Required task
Find the lines that include the string "this" and report how many there are. Give no other text.
↓
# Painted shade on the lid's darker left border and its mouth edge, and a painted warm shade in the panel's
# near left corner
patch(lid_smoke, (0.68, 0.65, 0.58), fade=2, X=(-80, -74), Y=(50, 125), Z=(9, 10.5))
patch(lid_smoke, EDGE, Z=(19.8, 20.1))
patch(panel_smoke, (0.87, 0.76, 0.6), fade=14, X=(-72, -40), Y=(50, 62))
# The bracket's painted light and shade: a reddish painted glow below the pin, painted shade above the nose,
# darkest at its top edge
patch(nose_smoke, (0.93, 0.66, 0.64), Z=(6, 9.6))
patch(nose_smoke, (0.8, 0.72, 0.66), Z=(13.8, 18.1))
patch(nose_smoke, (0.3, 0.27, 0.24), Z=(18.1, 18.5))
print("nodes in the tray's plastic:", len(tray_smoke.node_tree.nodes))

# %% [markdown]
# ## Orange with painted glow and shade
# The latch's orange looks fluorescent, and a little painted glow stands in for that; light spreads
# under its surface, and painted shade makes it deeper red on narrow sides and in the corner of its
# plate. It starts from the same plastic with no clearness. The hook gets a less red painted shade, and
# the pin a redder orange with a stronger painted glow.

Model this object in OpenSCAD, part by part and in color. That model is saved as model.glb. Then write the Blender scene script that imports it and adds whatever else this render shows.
↑
Correct answer
1